Nowhere Boys is everywhere

Nowhere Boys is everywhere

Nowhere Boys have a big sound and bigger dreams. Drummer Nate Wong chats to Young Post


Cinematic rock band Nowhere Boys (left to right) Hansun Chan Heng-shan, Nate Wong, Van Chan Wi-rok, Kenneth Ling Yue-cheung, Fisher Kan Ho-yui.
Photo: Bruce Yan/SCMP

Hong Kong quintet Nowhere Boys are known for a unique musical style they call “cinematic rock”, influenced by the drama and emotion of films. When they played an acoustic Live@YP set, drummer Nate Wong accompanied his bandmates on a cajon drum. The jazz-trained musician also plays with Canto-pop star Sammi Cheng Sau-man.

Who are your musical influences?

Eminem is a mainstream artist who became successful without writing “relatable songs”, having a positive public image, or following the rules. This is common among many great artists, like The Beatles, Jimi Hendrix, John Coltrane and Thelonious Monk.

I love Chris Dave, a drummer who has such a distinctive sound that every drummer of my generation is influenced by him in some way.

I studied with an amazing jazz drummer called Ralph Peterson at Berklee [College of Music, in the US]  ... it’s such fun to hear him play and I have so much respect for him.

Who’s your role model and what’s the best advice you’ve received?

I can’t think of one role model; there are many people in my life that I respect a lot. I’ve always been a huge fan of the NFL quarterback Aaron Rodgers – he’s not the most athletic player but he’s one of the greatest. He makes up for his weaknesses by preparing well, studying the game and knowing his opponent. I overcome my own shortcomings by preparing as best I can.

Is there a song that should be made into a movie?

Stan by Eminem is quite an easy answer since it already tells an entire movie-like story, so how about Rhapsody by Nowhere Boys?

If you could change one thing about your band, what would it be?

I wish we could all sing really good five part harmony! … I’m the missing link on this one.

How would you like to further develop your music?

By making uncompromising personal and daring music, and finding the best way to fit the music we want to make into society.

If you could collaborate with anyone, who would it be?

We’ve already been lucky enough to collaborate with a few of the people we really like, such as Heyo and Jing Wong. We’d like to collaborate with more female artists, and experiment with genres like classical or jazz.

What’s the best gig you’ve seen?

I once saw Manu Chao in the pouring rain in an arena in Ecuador. I will never forget that concert. The playing was incredible and the atmosphere was so fun. That night I decided that I didn’t want to just be a jazz drummer – I wanted to do big concerts, which is a really different discipline.

What’s the most embarrassing thing you’ve done on stage?
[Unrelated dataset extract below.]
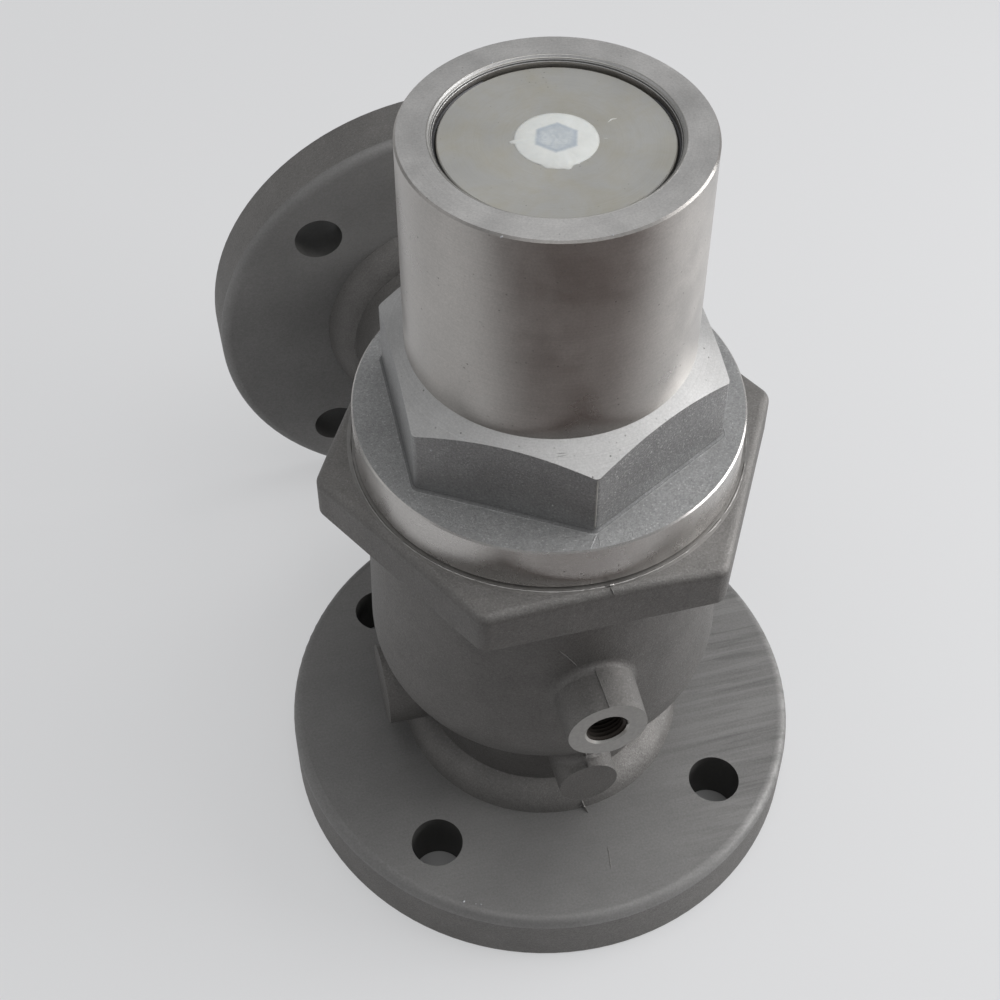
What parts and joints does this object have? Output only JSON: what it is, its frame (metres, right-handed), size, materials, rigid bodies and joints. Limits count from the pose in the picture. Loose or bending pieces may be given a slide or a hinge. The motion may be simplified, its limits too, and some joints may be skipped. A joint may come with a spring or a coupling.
{
  "type": "minimum pressure valve",
  "caption": "Right-angle minimum pressure valve for a screw compressor: cast body with inlet and outlet flanges, screwed bonnet and spring-loaded piston.",
  "frame": {"origin": "centre of the inlet flange's face, which the part stands on", "axes": "+Z along the valve axis towards the bonnet, +Y along the outlet bore towards the outlet flange"},
  "size_m": [0.185, 0.2475, 0.2905],
  "materials": {
    "body_casting": "as cast",
    "bonnet_casting": "turned",
    "cover_steel": "satin",
    "disc_steel": "turned",
    "zinc_steel": "zinc plated",
    "spring_steel": "oiled",
    "piston_alloy": "turned",
    "bush_bronze": "turned",
    "guide_plastic": "matte",
    "seal_rubber": "matte",
    "seal_plug": "translucent"
  },
  "bodies": {
    "housing": {"valve_body": "body_casting", "bonnet": "bonnet_casting", "bonnet_o_ring": "seal_rubber", "spring_cover": "cover_steel", "retaining_ring": "spring_steel", "sealing_plug": "seal_plug", "main_spring": "spring_steel"},
    "piston": {"piston": "piston_alloy", "piston_seal": "seal_rubber", "upper_guide_ring": "guide_plastic", "lower_guide_ring": "guide_plastic", "stem_bush": "bush_bronze", "check_spring": "spring_steel"},
    "check_disc": {"check_disc": "disc_steel", "seat_seal": "seal_rubber", "seal_plate": "disc_steel", "lock_washer": "zinc_steel", "seal_bolt": "zinc_steel", "stem_circlip": "spring_steel"},
    "spring_plate": {"spring_plate": "disc_steel"},
    "adjusting_screw": {"adjusting_screw": "zinc_steel"}
  },
  "joints": [
    {"name": "piston_lift", "type": "slide", "parent": "housing", "child": "piston", "axis": [0, 0, 1], "range_m": [0, 0.018], "stiffness_N_per_m": 21000, "springref_m": -0.069, "deforming": ["main_spring"]},
    {"name": "check_disc_lift", "type": "slide", "parent": "housing", "child": "check_disc", "axis": [0, 0, 1], "range_m": [0, 0.018]},
    {"name": "adjuster_travel", "type": "slide", "parent": "housing", "child": "spring_plate", "axis": [0, 0, 1], "range_m": [-0.0075, 0], "deforming": ["main_spring"]},
    {"name": "adjuster_turn", "type": "hinge", "parent": "spring_plate", "child": "adjusting_screw", "pos_m": [0, 0, 0.27], "axis": [0, 0, -1], "range_deg": [0, 1801]}
  ],
  "couplings": [
    {"joint": "check_disc_lift", "follows": "piston_lift", "ratio": 1},
    {"joint": "adjuster_turn", "follows": "adjuster_travel", "rad_per_m": -4188.8}
  ]
}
At the end of my first Sammi [Cheng] concert, I was supposed to hit the drums a few times to encourage the audience to keep chanting for an encore. But I panicked and did a drum solo. The crowd thought it was a new song and stopped chanting – exactly what we didn’t want to happen! Luckily the pianist saved my butt and started playing the next song.

If you had unlimited budget to make a music video, how would you do it?

Wow that would be awesome! It would probably involve teleporting and time-travelling between HK, NYC, Dubai, Prague and London. We’d have drone shots, fight scenes, fast cars. I’d probably make Van [Chan, singer] jump out of a plane and sing the song while he was sky-diving.